Akira Kurosawa pulls off a perfect Japanese adaptation of Shakespeare in this beautiful classic.
Hunters stand on rolling hills in the Japanese countryside. One finds three boars in the distance. They mount. They pursue. And soon, all three are dead.
The main conflict in Akira Kurosawa’s Ran is not political, or even dynastical. It is, however, a tale of colonialism, fatherhood, and what happens when a patriarchal figure realizes just how deep in the seven circles of Hell he has dug.
If white is the color of purity, for Lord Hiredota, it is the color of ash. Once a great feudal lord, he now seeks to have his eldest son, Taro, rule in his stead. But once Taro exiles him and his second eldest son Jiro sides with his older brother, Hiredota has nowhere left to go. He banished the one son who loved and respected him enough to speak out against him, and he deteriorates, turning into an ashen beggar with no one except his nurse and jester.

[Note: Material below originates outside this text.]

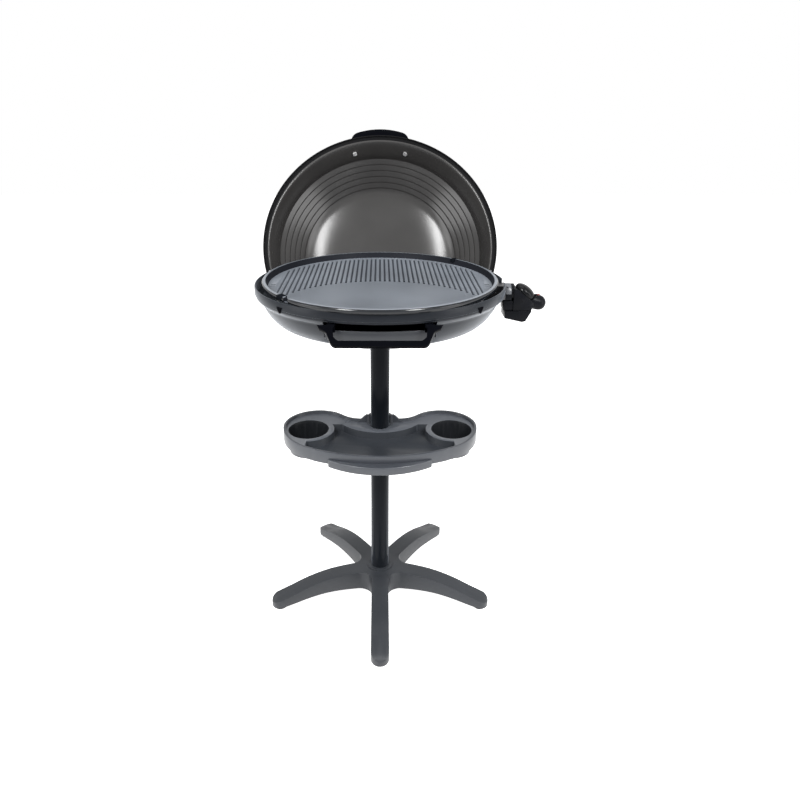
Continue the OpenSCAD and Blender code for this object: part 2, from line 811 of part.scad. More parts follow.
module controller_box() {
    color([0.07, 0.07, 0.08]) difference() {
        rotate([90, 0, 0]) translate([0, 0, -ctl_hw - 2]) linear_extrude(2 * ctl_hw + 4)
            polygon([
                [box_x0, inlet_z - 3], [inlet_x + 8, inlet_z - 12], [inlet_x + 16, inlet_z - 10],
                [inlet_x + 28, ctl_split_z], [box_x0, ctl_split_z]
            ]);
        translate([inlet_x, ctl_hw - 4, inlet_z]) rotate([-90, 0, 0]) cylinder(r = inlet_r + 2.4, h = 10);
    }
}

module cord_inlet() {
    color([0.05, 0.05, 0.05]) translate([inlet_x, ctl_hw - 4, inlet_z]) rotate([-90, 0, 0]) difference() {
        union() {
            cylinder(r = inlet_r + 2.4, h = 6);
            translate([0, 0, 6]) cylinder(r = inlet_r + 4.4, h = 3);
        }
        translate([0, 0, -e]) cylinder(r = inlet_r, h = 12);
    }
}

module controller_probe() {
    color([0.8, 0.8, 0.82]) translate([probe_tip_x + 4, 0, plug_z]) along_x()
        cylinder(r = probe_r, h = nose_x + 20 - probe_tip_x - 4);
}

module indicator_lamp() {
    color([0.5, 0.08, 0.05]) translate([grip_end[0], 0, grip_end[1] + grip_d / 2 - 2]) {
        cylinder(r = 4, h = 2.5);
        translate([0, 0, 2.5]) intersection() {
            translate([0, 0, -2]) sphere(r = 4.4);
            cylinder(r = 4, h = 5);
        }
    }
}

module control_knob() {
    color([0.06, 0.06, 0.07]) translate([knob_x, 0, knob_z]) rotate([0, knob_tilt, 0]) {
        translate([0, 0, gap]) rotate_extrude($fn = 96) polygon(concat(
            [[0, 0], [knob_d / 2 - 1, 0], [knob_d / 2, 1]],
            [for (a = [0 : 10 : 80]) [knob_d / 2 * cos(a), 4 + (knob_h - 4) * sin(a)]],
            [[0, knob_h]]
        ));
        translate([0, 0, -10]) cylinder(r = knob_shaft_r, h = 11);
    }
}

// ---------------------------------------------------------------- lid

// Places the children, drawn closed in the lid's own frame, in the open position.
module lid_place() {
    translate([0, hinge_y, hinge_z]) rotate([-lid_open, 0, 0])
        translate([0, lid_y - hinge_y, lid_z - hinge_z]) children();
}

// Inside of the dome as [radius, height]: steep wall, ring steps, shallow crown.
flange_r = lid_r - lid_t - lid_flange_w;
wall_curve = [for (t = [0 : 0.2 : 1])
    [flange_r + (ring_r0 - flange_r) * (1 - pow(1 - t, 1.6)), lip_h + (ring_h0 - lip_h) * t]];
ring_run = (ring_r0 - ring_r1) / ring_count;
ring_rise = (ring_h1 - ring_h0) / ring_count;
ring_curve = [for (i = [0 : ring_count - 1]) each [
    [ring_r0 - ring_run * (i + riser_run), ring_h0 + ring_rise * (i + riser_rise)],
    [ring_r0 - ring_run * (i + 1), ring_h0 + ring_rise * (i + 1)]
]];
crown_curve = [for (t = [0.2 : 0.2 : 1]) [ring_r1 * (1 - t), ring_h1 + (lid_depth - ring_h1) * sin(90 * t)]];
dome_curve = concat(wall_curve, ring_curve, crown_curve);

// The dome as a filled solid, grown outward by t.
module dome_form(t, below) {
    rotate_extrude($fn = 128) polygon(concat(
        [[0, -below], [lid_r - lid_t + t, -below], [lid_r - lid_t + t, lip_h + t]],
        [for (p = dome_curve) [p[0] == 0 ? 0 : p[0] + t * 0.8, p[1] + t * 0.9]]
    ));
    cylinder(r = 1, h = e);
}

// The dome with its flattened back.
module lid_form(t, below) {
    intersection() {
        dome_form(t, below);
        translate([0, lid_back - back_r, -10]) cylinder(r = back_r - lid_t + t, h = lid_depth + 40, $fn = 128);
    }
}

module lid_shell() {
    color([0.45, 0.42, 0.39]) lid_place() difference() {
        lid_form(lid_t, 0);
        lid_form(0, 1);
        both_sides() handle_screw_place() cylinder(r = 2.5, h = 40, center = true);
        both_sides() rivet_places() cylinder(r = rivet_r, h = 20, center = true);
    }
}

// Frame of one handle screw: Z points out through the lid's wall.
module handle_screw_place() {
    a = wall_curve[2];
    b = wall_curve[3];
    seat = (a + b) / 2;
    rotate(asin(handle_screw_x / seat[0])) translate([0, -seat[0], seat[1]])
        rotate([atan2(b[1] - a[1], a[0] - b[0]), 0, 0]) children();
}

// Plan of the handle: arched front and round corners, with the front moved back.
module handle_plan(back, corner) {
    offset(r = corner, $fn = 48) offset(delta = -corner) intersection() {
        translate([-handle_hw, handle_y]) square([2 * handle_hw, handle_l + back]);
        translate([0, handle_y + handle_arc_r + back]) circle(r = handle_arc_r, $fn = 96);
    }
}

module lid_handle() {
    color([0.06, 0.06, 0.07]) lid_place() difference() {
        translate([0, 0, handle_h0]) linear_extrude(handle_t) difference() {
            handle_plan(0, handle_corner);
            intersection() {
                handle_plan(handle_bar_w, handle_slot_corner);
                slot_x = handle_hw - handle_arm_w;
                translate([-slot_x, handle_y]) square([2 * slot_x, handle_l]);
            }
        }
        lid_form(lid_t, 20);
        both_sides() handle_screw_place() cylinder(r = 2.5, h = 18);
    }
}

module lid_handle_screws() {
    color([0.85, 0.85, 0.87]) lid_place() both_sides() handle_screw_place() {
        translate([0, 0, -3 - 2 * fit]) cylinder(r = 5.5, h = 3);
        translate([0, 0, -1]) cylinder(r = 2.5, h = 19);
    }
}

// Rivet places on the flange, over a hinge arm's tab.
module rivet_places() {
    for (a = [rivet_a0, rivet_a1]) rotate(a) translate([flange_r + 5.5, 0, lip_h]) children();
}

module hinge_arm() {
    pivot = [hinge_y - lid_y, hinge_z - lid_z];
    lid_place() difference() {
        union() {
            translate([arm_x, pivot[0], pivot[1]]) along_x() cylinder(r = arm_r, h = hinge_arm_t);
            block([arm_x, pivot[0] - arm_r, pivot[1]], [arm_x + hinge_arm_t, pivot[0] + arm_back, lip_h]);
            rotate(rivet_a0 - 2.5) rotate_extrude(angle = rivet_a1 - rivet_a0 + 4)
                translate([flange_r + 1.5, lip_h - arm_tab_t]) square([7.5, arm_tab_t]);
        }
        translate([arm_x - 1, pivot[0], pivot[1]]) along_x()
            cylinder(r = hinge_pin_d / 2 + fit, h = hinge_arm_t + 2);
        rivet_places() cylinder(r = rivet_r, h = 20, center = true);
    }
}

module hinge_arm_left() {
    color([0.5, 0.5, 0.52]) mirror([1, 0, 0]) hinge_arm();
}

module hinge_arm_right() {
    color([0.5, 0.5, 0.52]) hinge_arm();
}

module hinge_rivets() {
    color([0.8, 0.8, 0.8]) lid_place() both_sides() rivet_places() {
        translate([0, 0, -arm_tab_t - 1.5]) cylinder(r = rivet_r + 1.5, h = 1.5);
        translate([0, 0, -arm_tab_t - e]) cylinder(r = rivet_r, h = arm_tab_t + lid_t + e);
        translate([0, 0, lid_t]) cylinder(r = rivet_r + 1.5, h = 1.5);
    }
}

base_star();
foot_pads();
pole_plug();
hub_washer();
hub_bolt();
lower_pole();
pole_connector();
upper_pole();
shelf_collar();
shelf_tray();
shelf_front_grip();
bowl();
pole_socket();
socket_screws();
tray_rails();
reflector_posts();
heat_reflector();
reflector_screws();
hinge_pin_left();
hinge_pin_right();
rim_clips();
drip_tray();
drip_tray_handle();
grill_plate();
heating_element();
terminal_pins();
terminal_shroud();
controller_housing();
controller_box();
controller_probe();
indicator_lamp();
cord_inlet();
control_knob();
lid_shell();
lid_handle();
lid_handle_screws();
hinge_arm_left();
hinge_arm_right();
hinge_rivets();
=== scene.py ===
import math
import bmesh
import bpy
from mathutils import Matrix, Vector


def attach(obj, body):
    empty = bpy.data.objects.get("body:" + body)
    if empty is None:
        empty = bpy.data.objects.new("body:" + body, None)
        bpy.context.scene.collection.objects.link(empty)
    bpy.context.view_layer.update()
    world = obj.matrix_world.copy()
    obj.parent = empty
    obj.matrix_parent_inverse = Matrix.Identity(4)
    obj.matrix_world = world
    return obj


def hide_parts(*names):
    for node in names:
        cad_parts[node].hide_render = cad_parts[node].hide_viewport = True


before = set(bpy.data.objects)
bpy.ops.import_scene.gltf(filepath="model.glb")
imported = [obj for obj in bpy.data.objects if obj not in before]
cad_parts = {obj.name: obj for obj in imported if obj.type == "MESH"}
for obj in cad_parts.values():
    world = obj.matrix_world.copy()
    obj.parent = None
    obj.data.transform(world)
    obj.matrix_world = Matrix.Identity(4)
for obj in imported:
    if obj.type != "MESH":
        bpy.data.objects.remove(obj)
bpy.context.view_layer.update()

# The studio: a large pale floor, a white surround, five soft lamps and the camera.
# The camera stands a little above the grill and looks down at it from the front.
scene = bpy.context.scene
scene.view_settings.view_transform = "Standard"


def link(piece):
    scene.collection.objects.link(piece)
    return piece


camera = link(bpy.data.objects.new("camera", bpy.data.cameras.new("camera")))
camera.location = (0, -1.445, 1.197)
camera.rotation_euler = (math.radians(69.7), 0, 0)
camera.data.lens = 29.925
camera.data.shift_x = 0.025
camera.data.shift_y = -0.0625
scene.camera = camera


def lamp(name, place, target, size, watts):
    light = bpy.data.lights.new(name, "AREA")
    light.shape = "RECTANGLE"
    light.size, light.size_y = size
    light.energy = watts
    holder = link(bpy.data.objects.new(name, light))
    holder.location = place
    holder.rotation_euler = (Vector(target) - Vector(place)).to_track_quat("-Z", "Y").to_euler()


lamp("left_softbox", (-2.2, -1.0, 1.2), (0, 0, 0.6), (1.0, 2.0), 26)
lamp("right_softbox", (2.2, -1.0, 1.2), (0, 0, 0.6), (1.0, 2.0), 26)
lamp("upper_left_softbox", (-1.0, -1.3, 2.15), (0, 0.3, 0.9), (0.4, 1.0), 44)
lamp("upper_right_softbox", (1.0, -1.3, 2.15), (0, 0.3, 0.9), (0.4, 1.0), 44)
lamp("top_softbox", (0, 0.4, 3.0), (0, 0, 0.5), (2.0, 1.4), 16)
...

The colors in this film are simply magnificent. The three sons are color-coded so you know which forces are represented on the battlefield: the gilded yellow for Taro, the raging red for Jiro, and the serene blue for Subaro. For the disassembled patriarch, his white is every color of the spectrum absorbed into one person, until he is no longer someone who stand on his own but rather a shell of his former self. Stumbling upon the ruins of a castle he once burned to the ground, his well of memory runs dry, until all he can do is question where and who he is. The nurse he has traveled with tries to keep up with him, but eventually even he gets tired of his mad king’s rants and lashes out at him. “In a mad world, only the mad are sane.” Such is the thesis of the film.
Considering Akira Kurosawa’s humble start in prewar and postwar Japan directing topical slice-of-life films, it is only fitting that one of his most crowning achievements is a Braveheart-style masterpiece that succeeds the Mel Gibson film in every possible way. There’s the brutal battlefield scenes and castle sieges, yes, but there’s also emotion behind every shot. It’s not just a feudal legacy falling apart, but a family falling apart. When Lady Kaede’s manipulations are revealed, she proclaims she was avenging her family, who were slain by Lord Hiredota decades earlier. One can leave the theater conflicted: does Hiredota deserve forgiveness? Like a blind man on the edge of a cliff, the answer is impossible to truly find.